Nasional

Soal Pemekaran, Tokoh Adat Papua: Sejahterakan Kami Dulu, Rakyat Perlu Peradaban

Oleh : Rikard Djegadut - Rabu, 06/11/2019 08:59 WIB

Jokowi saat melakukan kunjungan kerja ke Papua (Foto: Ist)

Jakarta, INDONEWS.ID - Semenjak bergulirnya wacana pemekaran wilayah di Papua menjadi Provinsi Papua Tengah, sejumlah tokoh masyarakat adat Papua mempertanyakan kebijakan pemekaran wilayah oleh pemerintah itu.

Mereka menyampaikan rencana pemekaran justru mencuat di tengah permasalahan mendasar masyarakat Papua yang belum terselesaikan.

Salah satu perwakilan Suku Marind di Papua, Elisabeth menyatakan terbuka dengan rencana pemekaran asalkan pemerintah memperhatikan masalah utama masyarakat Papua.

"Boleh saja pemerintah merencanakan pemekaran, namun sejahterakan dulu kami masyarakat adat pemilik hak ulayat. Itu program pemerintah, bahkan kami mendukung. Tapi yang penting, pemerintah harus bisa melihat juga kami punya masalah-masalah harus diselesaikan," kata Elisabeth melansir CNNindonesia.com di kawasan Jakarta Pusat, Senin (4/11) malam.

Ia mengungkapkan warga di kampungnya masih dibelit sengketa lahan baik dengan perusahaan maupun dengan sesama warga. Belum lagi masalah pemenuhan kebutuhan dasar seperti sumber daya air yang lambat laun kian sulit diakses.

"Kami masyarakat pemilik hak ulayat ini, kami mau hidup sejahtera dan tentram aman. Dengan banyaknya perusahaan ini, mereka menciptakan konflik adu domba. Makanya kami masyarakat hidup dalam penderitaan," tutur Elisabeth yang sudah 10 tahun memperjuangkan hak tanah ulayat dan masyarakat adat.

Problem bertahun itu menurut dia berdampak pada krisis lingkungan juga pemenuhan hak-hak adat serta perempuan. Hal tersebut yang menurutnya perlu diurai terlebih dulu oleh pemerintah pusat.

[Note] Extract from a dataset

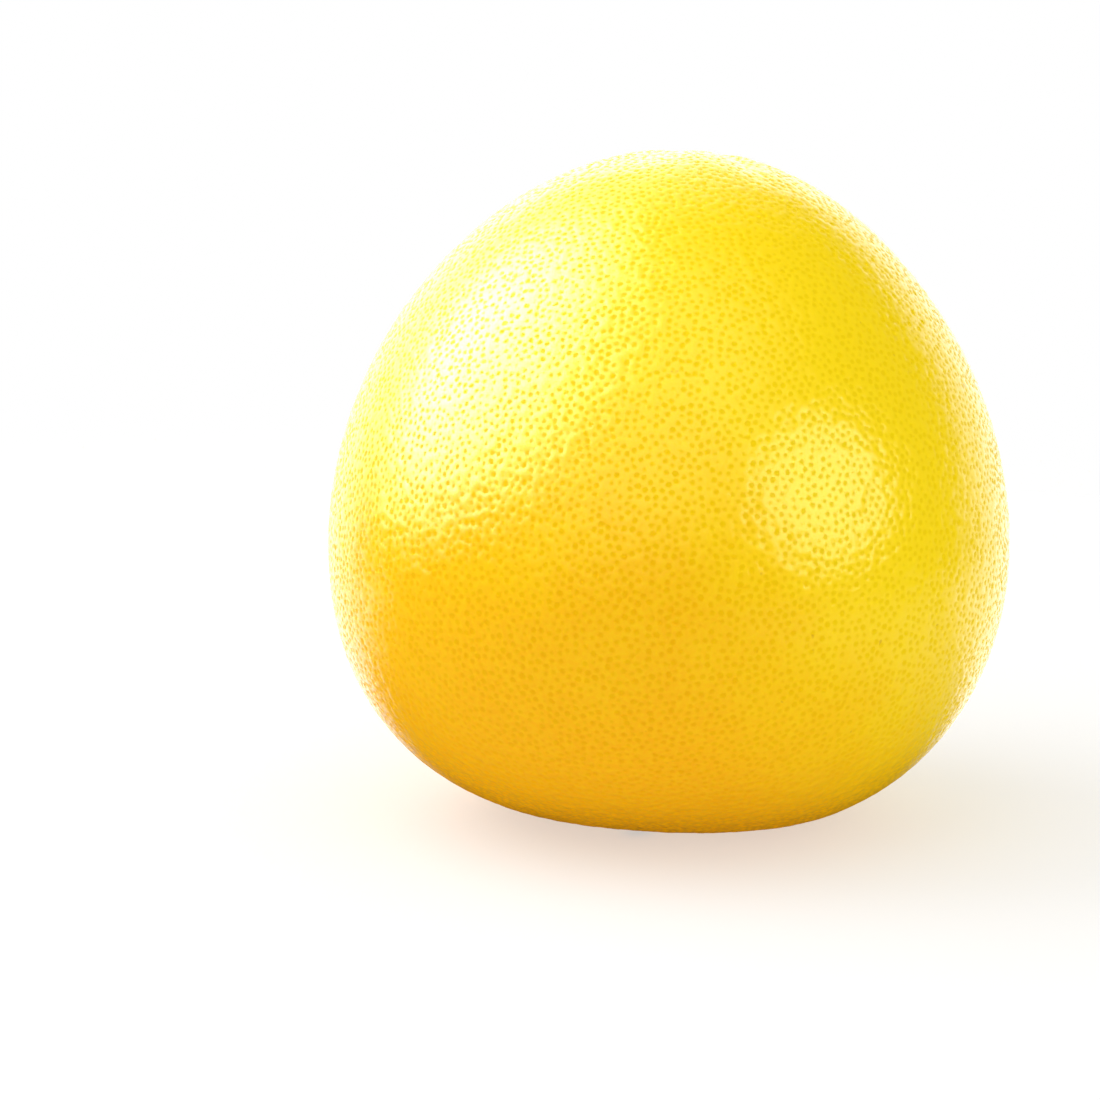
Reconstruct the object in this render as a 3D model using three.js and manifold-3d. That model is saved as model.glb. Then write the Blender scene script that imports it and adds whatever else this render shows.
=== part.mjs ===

Di hadapan lebih dari 100-an orang ia bercerita tentang perubahan di kampungnya. Eli - sapaan akrab Elisabeth - mengaku membawa keluhan dari masyarakat dari empat kampung--yang terdiri atas 17 marga.

"Saya merasa selama ini hidup kami terancam, kami susah cari makan karena hutan kami digusur oleh perusahaan. Bahkan burung-burung yang kami lindungi, ini terbang dari satu pohon ke pohon lain sudah tidak bisa. Dia jatuh di tengah karena tidak lagi ada pohon," tutur dia.

Harapan senada diutarakan Albertus Tenggare dari Suku Wambon Tekamerop di Kabupaten Boven Digoel. Ia ragu pemekaran mampu menyelesaikan permasalahan di Papua.

"Papua ini baru mau peradaban. Papua tidak mungkin lebih cepat menyesuaikan dengan arus perkembangan. Karena apa? Tadi ada banyak cerita tadi. Dia [Papua] itu harus perlu peradaban," unkap Albert.*(Rikardo).